▶ What the task requires
Repeat the lines below exactly as written, please, from the line with "front_panel();" to the line with "imported = [obj", both lines included, and no others.
* Start Stored data *
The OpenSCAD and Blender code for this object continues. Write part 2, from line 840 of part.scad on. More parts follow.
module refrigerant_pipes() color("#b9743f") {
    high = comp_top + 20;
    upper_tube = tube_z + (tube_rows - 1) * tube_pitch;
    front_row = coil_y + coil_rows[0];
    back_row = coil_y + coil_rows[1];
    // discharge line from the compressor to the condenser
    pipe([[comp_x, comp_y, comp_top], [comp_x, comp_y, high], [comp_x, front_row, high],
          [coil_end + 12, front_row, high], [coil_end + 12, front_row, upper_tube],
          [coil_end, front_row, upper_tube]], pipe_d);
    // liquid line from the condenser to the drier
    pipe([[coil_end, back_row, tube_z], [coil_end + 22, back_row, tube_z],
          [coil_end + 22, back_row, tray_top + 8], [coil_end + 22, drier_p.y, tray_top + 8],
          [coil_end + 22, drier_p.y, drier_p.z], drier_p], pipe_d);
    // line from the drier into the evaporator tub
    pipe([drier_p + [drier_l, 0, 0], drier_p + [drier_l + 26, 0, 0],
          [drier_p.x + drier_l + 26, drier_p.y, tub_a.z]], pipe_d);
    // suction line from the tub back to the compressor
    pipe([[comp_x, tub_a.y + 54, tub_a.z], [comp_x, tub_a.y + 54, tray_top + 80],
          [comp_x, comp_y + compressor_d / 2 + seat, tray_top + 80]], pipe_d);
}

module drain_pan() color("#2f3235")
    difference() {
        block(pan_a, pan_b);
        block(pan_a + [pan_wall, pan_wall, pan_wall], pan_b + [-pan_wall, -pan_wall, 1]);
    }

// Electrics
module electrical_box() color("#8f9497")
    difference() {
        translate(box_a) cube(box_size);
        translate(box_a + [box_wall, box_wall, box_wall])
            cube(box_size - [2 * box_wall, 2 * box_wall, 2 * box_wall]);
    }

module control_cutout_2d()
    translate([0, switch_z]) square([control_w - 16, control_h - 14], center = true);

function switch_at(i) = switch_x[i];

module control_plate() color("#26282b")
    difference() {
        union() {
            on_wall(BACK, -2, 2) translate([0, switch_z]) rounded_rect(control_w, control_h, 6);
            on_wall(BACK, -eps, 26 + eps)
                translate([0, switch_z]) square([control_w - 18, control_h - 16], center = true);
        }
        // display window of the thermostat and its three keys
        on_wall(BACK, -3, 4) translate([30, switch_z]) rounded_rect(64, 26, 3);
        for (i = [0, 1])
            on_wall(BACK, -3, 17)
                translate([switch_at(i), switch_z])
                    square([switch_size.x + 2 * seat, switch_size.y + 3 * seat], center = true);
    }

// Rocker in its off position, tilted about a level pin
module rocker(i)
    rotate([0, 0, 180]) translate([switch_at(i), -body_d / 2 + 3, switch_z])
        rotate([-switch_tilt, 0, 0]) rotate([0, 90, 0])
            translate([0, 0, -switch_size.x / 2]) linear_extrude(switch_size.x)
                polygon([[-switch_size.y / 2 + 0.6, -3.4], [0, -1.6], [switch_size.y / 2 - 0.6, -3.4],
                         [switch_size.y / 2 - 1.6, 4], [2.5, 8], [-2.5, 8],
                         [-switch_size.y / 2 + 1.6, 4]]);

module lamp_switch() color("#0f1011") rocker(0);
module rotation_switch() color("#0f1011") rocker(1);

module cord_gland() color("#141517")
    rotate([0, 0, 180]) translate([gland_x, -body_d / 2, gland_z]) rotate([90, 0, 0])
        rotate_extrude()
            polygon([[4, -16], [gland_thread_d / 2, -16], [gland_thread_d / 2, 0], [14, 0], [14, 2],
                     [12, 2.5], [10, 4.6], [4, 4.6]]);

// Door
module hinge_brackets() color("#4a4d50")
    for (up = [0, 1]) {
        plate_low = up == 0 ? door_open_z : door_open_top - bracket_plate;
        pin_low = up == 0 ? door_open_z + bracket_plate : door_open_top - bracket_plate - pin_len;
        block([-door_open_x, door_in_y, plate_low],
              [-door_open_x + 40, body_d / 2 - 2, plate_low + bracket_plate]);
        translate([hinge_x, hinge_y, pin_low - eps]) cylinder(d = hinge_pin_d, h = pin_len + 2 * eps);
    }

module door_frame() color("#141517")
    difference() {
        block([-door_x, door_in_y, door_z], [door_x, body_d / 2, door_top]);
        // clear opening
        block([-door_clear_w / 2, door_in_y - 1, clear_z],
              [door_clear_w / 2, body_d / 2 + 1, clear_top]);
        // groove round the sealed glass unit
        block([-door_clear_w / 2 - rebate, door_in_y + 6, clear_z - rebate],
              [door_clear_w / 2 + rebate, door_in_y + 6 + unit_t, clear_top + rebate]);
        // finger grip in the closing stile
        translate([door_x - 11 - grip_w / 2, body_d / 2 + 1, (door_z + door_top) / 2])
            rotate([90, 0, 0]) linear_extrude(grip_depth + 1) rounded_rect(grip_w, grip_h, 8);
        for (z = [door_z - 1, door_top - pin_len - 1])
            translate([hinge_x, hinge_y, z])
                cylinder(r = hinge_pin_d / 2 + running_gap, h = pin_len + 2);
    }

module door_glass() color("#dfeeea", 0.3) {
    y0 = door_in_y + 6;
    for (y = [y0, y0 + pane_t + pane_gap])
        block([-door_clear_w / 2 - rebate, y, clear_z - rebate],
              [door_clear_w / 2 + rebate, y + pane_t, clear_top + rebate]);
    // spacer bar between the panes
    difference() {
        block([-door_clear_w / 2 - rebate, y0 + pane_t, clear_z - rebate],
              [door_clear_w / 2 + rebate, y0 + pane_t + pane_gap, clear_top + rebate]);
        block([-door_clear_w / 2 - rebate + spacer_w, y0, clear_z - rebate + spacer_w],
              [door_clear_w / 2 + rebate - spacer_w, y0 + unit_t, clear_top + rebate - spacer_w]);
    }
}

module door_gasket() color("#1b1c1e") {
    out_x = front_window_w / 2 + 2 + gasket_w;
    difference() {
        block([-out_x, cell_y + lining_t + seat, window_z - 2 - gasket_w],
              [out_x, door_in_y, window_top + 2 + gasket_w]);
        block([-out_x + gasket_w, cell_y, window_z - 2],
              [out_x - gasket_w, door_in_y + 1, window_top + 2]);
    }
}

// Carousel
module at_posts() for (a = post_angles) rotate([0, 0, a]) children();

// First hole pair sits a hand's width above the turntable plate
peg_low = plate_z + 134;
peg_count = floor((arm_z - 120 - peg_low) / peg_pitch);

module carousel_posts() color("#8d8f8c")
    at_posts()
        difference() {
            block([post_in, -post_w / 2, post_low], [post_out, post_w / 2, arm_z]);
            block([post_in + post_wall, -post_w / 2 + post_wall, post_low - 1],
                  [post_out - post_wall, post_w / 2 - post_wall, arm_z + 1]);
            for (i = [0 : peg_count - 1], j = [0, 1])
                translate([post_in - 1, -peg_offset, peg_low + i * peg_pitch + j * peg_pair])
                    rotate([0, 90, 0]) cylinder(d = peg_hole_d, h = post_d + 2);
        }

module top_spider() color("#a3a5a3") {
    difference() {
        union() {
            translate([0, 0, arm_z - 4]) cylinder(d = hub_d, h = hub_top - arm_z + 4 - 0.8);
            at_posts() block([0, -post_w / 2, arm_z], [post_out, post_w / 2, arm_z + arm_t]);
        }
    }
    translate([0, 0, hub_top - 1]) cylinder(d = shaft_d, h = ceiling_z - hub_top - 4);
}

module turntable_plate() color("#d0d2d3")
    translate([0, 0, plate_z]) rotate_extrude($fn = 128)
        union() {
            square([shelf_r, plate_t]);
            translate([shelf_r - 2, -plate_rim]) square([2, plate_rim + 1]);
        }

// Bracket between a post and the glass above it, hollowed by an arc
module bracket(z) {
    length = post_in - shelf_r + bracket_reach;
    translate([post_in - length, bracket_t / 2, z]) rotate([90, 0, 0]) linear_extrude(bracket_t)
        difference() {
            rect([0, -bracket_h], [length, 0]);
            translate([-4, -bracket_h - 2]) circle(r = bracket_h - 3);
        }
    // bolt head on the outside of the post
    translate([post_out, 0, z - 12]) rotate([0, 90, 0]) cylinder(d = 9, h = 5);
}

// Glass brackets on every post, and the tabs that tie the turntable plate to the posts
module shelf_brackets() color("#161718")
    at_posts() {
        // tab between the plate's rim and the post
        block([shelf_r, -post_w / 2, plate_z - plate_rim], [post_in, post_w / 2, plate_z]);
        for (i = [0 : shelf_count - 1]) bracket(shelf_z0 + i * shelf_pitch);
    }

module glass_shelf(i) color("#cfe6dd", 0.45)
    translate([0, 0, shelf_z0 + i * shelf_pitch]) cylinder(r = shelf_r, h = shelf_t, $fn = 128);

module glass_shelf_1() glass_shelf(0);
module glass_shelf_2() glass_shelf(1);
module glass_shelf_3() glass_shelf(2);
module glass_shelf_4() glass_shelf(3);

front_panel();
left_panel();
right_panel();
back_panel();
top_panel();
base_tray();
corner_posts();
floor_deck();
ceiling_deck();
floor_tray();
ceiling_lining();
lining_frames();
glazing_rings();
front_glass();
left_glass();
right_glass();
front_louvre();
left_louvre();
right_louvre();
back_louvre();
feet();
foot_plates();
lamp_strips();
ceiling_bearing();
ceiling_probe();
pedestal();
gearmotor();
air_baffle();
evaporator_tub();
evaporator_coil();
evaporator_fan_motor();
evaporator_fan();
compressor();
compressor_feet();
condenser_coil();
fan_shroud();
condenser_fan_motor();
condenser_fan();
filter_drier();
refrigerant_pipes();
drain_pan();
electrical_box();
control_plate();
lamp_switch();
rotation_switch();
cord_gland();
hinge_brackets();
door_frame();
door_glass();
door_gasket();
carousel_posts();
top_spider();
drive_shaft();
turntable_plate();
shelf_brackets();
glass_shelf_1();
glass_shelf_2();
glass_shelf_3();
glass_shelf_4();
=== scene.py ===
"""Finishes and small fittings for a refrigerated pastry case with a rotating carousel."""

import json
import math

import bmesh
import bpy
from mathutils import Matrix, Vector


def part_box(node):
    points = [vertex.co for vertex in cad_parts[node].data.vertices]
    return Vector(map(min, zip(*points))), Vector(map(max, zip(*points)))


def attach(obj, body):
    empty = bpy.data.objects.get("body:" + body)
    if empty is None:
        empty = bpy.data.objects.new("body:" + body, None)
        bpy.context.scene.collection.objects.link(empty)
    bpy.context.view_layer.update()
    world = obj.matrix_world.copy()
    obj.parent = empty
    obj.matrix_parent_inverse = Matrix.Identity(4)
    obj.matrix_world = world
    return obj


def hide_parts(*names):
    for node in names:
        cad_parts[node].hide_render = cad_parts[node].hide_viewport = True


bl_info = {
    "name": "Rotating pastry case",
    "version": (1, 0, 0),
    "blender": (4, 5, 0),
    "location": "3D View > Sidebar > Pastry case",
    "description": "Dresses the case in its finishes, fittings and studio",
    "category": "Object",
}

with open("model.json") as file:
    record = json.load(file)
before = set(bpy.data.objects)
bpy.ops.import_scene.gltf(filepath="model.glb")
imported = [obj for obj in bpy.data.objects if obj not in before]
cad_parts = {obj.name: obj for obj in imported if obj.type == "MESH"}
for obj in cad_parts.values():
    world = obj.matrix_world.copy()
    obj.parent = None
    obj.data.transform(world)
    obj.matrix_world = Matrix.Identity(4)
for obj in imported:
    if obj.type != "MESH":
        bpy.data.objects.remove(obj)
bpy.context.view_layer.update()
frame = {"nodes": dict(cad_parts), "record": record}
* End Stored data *
* Start Stored data *
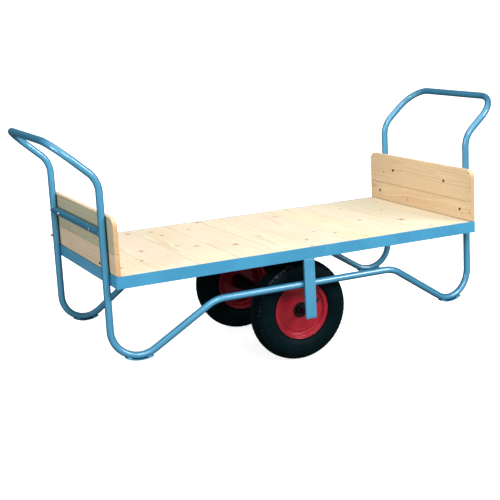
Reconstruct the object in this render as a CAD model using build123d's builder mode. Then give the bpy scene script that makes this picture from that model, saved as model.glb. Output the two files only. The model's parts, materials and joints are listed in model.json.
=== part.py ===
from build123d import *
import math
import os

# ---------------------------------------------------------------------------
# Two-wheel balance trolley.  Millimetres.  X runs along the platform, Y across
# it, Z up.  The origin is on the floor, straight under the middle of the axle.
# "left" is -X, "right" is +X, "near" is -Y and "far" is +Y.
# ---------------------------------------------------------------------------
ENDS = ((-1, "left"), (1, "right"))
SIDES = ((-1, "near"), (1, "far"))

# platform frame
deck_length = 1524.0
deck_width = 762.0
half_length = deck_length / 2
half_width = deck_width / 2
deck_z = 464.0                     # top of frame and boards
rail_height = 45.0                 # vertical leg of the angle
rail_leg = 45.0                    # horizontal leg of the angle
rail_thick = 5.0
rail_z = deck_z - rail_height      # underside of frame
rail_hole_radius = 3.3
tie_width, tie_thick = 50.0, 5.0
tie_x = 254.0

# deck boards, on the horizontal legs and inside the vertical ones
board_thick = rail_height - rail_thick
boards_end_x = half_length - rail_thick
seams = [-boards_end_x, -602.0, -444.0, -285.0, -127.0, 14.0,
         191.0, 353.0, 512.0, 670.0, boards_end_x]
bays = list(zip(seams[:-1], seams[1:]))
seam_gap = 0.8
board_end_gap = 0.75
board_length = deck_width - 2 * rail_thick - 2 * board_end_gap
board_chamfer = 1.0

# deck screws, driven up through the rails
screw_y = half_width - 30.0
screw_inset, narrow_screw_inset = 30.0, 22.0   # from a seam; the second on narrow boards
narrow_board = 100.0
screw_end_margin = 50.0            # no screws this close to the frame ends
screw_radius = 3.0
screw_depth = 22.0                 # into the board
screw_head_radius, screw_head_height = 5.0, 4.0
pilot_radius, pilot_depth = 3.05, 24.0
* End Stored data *
* Start Stored data *
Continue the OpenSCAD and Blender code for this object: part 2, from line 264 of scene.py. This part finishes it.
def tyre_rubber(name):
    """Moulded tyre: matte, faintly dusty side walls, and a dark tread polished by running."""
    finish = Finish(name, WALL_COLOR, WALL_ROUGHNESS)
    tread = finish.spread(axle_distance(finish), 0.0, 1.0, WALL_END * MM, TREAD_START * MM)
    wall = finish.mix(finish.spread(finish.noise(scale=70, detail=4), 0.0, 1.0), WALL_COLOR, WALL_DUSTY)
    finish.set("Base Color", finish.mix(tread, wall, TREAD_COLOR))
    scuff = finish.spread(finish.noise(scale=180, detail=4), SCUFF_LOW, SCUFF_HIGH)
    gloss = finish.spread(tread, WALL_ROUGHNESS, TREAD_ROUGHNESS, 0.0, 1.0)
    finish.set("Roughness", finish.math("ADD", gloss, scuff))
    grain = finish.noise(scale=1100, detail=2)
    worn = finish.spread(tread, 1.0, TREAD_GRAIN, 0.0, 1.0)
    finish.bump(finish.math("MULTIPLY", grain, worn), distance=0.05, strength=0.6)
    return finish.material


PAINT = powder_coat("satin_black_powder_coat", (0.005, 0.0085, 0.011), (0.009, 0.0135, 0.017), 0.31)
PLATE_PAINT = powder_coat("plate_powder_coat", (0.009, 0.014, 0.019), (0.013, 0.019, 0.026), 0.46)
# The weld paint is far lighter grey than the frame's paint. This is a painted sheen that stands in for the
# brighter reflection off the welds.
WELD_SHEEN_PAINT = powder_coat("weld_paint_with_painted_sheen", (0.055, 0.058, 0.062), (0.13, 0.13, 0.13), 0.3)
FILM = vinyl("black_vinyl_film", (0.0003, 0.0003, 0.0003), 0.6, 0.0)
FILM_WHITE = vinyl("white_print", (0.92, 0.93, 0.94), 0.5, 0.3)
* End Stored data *
▶ Response
front_panel();
left_panel();
right_panel();
back_panel();
top_panel();
base_tray();
corner_posts();
floor_deck();
ceiling_deck();
floor_tray();
ceiling_lining();
lining_frames();
glazing_rings();
front_glass();
left_glass();
right_glass();
front_louvre();
left_louvre();
right_louvre();
back_louvre();
feet();
foot_plates();
lamp_strips();
ceiling_bearing();
ceiling_probe();
pedestal();
gearmotor();
air_baffle();
evaporator_tub();
evaporator_coil();
evaporator_fan_motor();
evaporator_fan();
compressor();
compressor_feet();
condenser_coil();
fan_shroud();
condenser_fan_motor();
condenser_fan();
filter_drier();
refrigerant_pipes();
drain_pan();
electrical_box();
control_plate();
lamp_switch();
rotation_switch();
cord_gland();
hinge_brackets();
door_frame();
door_glass();
door_gasket();
carousel_posts();
top_spider();
drive_shaft();
turntable_plate();
shelf_brackets();
glass_shelf_1();
glass_shelf_2();
glass_shelf_3();
glass_shelf_4();
=== scene.py ===
"""Finishes and small fittings for a refrigerated pastry case with a rotating carousel."""

import json
import math

import bmesh
import bpy
from mathutils import Matrix, Vector


def part_box(node):
    points = [vertex.co for vertex in cad_parts[node].data.vertices]
    return Vector(map(min, zip(*points))), Vector(map(max, zip(*points)))


def attach(obj, body):
    empty = bpy.data.objects.get("body:" + body)
    if empty is None:
        empty = bpy.data.objects.new("body:" + body, None)
        bpy.context.scene.collection.objects.link(empty)
    bpy.context.view_layer.update()
    world = obj.matrix_world.copy()
    obj.parent = empty
    obj.matrix_parent_inverse = Matrix.Identity(4)
    obj.matrix_world = world
    return obj


def hide_parts(*names):
    for node in names:
        cad_parts[node].hide_render = cad_parts[node].hide_viewport = True


bl_info = {
    "name": "Rotating pastry case",
    "version": (1, 0, 0),
    "blender": (4, 5, 0),
    "location": "3D View > Sidebar > Pastry case",
    "description": "Dresses the case in its finishes, fittings and studio",
    "category": "Object",
}

with open("model.json") as file:
    record = json.load(file)
before = set(bpy.data.objects)
bpy.ops.import_scene.gltf(filepath="model.glb")
imported = [obj for obj in bpy.data.objects if obj not in before]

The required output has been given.